EXERCISE MATERIALS |
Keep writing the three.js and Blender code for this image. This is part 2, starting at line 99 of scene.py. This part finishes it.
==
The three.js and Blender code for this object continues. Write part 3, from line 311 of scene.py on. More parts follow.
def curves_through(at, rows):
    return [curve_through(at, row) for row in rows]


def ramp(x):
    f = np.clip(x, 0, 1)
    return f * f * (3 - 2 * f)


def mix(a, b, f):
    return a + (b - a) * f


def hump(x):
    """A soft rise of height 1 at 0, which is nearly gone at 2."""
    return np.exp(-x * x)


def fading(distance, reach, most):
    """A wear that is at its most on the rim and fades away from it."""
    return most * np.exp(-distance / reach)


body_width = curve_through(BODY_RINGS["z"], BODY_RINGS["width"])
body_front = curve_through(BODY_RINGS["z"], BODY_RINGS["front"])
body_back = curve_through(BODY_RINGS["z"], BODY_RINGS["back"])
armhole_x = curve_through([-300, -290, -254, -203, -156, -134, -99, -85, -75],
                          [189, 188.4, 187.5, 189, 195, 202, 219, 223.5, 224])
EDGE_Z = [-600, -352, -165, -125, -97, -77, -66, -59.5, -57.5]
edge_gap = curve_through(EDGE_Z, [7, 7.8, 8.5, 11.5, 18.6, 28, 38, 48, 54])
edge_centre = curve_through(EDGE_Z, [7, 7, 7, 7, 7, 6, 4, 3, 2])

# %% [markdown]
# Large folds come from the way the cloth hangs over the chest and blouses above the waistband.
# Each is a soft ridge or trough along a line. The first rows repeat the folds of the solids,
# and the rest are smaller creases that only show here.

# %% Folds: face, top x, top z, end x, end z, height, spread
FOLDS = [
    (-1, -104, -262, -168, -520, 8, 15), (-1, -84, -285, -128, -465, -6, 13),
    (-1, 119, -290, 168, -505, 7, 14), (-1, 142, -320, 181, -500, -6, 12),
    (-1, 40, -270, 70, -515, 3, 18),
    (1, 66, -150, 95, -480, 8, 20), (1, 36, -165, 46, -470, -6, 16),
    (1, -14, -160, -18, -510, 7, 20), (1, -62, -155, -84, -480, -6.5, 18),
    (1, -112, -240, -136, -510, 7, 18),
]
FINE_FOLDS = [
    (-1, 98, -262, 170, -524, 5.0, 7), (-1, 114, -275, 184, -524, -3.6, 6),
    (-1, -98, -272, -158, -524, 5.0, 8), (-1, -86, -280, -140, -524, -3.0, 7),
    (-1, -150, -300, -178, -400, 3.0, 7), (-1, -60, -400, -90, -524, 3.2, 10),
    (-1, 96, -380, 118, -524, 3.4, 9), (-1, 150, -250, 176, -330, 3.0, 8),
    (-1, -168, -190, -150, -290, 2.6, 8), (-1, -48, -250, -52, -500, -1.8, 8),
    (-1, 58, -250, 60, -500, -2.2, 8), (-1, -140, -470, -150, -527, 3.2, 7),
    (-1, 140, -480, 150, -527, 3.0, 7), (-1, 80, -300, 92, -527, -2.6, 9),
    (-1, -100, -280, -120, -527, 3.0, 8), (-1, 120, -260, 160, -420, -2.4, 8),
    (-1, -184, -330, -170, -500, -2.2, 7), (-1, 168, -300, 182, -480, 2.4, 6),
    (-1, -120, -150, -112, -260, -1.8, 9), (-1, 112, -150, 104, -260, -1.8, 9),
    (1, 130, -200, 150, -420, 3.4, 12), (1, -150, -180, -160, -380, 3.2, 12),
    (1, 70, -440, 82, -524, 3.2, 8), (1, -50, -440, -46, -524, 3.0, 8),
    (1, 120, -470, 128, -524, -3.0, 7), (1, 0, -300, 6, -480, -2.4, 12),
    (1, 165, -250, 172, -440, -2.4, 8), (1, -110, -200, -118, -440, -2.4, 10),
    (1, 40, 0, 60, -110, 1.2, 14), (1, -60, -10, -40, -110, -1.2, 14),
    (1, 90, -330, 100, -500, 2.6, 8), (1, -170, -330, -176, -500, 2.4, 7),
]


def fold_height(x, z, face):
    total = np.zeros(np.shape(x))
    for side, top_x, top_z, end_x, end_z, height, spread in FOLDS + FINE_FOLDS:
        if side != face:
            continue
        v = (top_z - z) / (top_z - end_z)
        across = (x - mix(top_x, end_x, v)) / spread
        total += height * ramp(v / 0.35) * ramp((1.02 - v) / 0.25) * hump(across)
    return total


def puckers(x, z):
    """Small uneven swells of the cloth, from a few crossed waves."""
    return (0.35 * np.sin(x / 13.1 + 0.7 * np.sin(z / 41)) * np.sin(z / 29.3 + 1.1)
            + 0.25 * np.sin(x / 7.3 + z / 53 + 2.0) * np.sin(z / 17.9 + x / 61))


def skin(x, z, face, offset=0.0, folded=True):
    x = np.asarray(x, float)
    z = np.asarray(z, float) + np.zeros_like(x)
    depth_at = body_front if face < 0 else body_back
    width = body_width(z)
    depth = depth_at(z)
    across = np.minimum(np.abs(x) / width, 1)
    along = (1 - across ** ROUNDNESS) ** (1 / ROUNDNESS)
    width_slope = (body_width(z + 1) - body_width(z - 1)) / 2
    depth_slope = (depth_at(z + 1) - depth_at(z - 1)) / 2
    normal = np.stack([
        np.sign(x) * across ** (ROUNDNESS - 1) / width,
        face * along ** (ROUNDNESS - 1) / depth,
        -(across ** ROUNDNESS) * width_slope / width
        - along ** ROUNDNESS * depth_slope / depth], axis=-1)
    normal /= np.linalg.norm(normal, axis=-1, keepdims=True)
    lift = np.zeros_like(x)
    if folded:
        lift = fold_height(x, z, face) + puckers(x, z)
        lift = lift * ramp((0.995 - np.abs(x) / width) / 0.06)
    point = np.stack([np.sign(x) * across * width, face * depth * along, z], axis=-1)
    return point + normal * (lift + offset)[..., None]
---
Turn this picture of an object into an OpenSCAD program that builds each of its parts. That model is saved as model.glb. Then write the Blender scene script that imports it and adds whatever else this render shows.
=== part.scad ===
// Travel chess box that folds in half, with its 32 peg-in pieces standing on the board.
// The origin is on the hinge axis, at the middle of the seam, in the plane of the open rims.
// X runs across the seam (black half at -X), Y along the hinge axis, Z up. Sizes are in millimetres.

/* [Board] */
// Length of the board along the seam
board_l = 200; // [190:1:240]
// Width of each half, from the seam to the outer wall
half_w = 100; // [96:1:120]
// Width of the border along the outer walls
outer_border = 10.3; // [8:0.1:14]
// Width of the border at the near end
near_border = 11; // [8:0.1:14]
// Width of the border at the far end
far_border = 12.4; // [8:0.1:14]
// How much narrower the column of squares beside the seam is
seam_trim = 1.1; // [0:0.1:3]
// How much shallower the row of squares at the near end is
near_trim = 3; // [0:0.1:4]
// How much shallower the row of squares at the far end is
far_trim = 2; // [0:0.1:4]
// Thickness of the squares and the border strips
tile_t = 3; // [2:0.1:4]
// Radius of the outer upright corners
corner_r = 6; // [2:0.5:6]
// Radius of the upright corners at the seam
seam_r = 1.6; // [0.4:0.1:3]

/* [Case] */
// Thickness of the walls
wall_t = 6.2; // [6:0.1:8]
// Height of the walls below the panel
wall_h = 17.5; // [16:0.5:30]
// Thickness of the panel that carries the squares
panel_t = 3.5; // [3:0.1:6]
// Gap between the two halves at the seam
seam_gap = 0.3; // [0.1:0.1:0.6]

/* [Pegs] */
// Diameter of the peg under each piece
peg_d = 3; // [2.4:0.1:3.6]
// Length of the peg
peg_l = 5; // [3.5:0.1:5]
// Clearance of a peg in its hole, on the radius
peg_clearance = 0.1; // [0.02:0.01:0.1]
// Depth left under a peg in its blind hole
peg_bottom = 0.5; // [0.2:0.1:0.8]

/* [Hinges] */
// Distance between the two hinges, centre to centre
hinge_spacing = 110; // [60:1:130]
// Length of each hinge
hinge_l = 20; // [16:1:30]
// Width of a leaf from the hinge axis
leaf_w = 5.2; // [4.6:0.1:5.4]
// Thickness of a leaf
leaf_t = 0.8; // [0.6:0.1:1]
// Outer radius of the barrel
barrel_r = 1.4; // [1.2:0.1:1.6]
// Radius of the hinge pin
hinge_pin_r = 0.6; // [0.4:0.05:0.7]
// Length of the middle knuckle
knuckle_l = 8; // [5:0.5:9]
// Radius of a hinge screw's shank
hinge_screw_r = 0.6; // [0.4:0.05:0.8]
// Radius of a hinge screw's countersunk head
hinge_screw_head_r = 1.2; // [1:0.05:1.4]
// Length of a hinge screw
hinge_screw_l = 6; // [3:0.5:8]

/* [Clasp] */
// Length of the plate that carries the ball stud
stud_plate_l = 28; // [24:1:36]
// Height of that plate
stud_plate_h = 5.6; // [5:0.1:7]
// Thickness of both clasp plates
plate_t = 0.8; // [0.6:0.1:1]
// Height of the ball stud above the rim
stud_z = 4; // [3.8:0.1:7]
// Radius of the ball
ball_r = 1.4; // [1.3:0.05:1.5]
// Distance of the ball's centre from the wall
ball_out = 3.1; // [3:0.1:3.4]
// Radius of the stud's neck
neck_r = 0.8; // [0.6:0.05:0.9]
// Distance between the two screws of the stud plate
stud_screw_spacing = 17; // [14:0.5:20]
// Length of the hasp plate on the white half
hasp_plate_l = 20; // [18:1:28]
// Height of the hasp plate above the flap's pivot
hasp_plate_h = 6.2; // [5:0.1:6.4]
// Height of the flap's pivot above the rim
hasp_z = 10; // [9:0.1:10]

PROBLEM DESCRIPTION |
Find every line that holds "this" and copy it.

TASK SOLUTION |
Keep writing the three.js and Blender code for this image. This is part 2, starting at line 99 of scene.py. This part finishes it.
The three.js and Blender code for this object continues. Write part 3, from line 311 of scene.py on. More parts follow.
Turn this picture of an object into an OpenSCAD program that builds each of its parts. That model is saved as model.glb. Then write the Blender scene script that imports it and adds whatever else this render shows.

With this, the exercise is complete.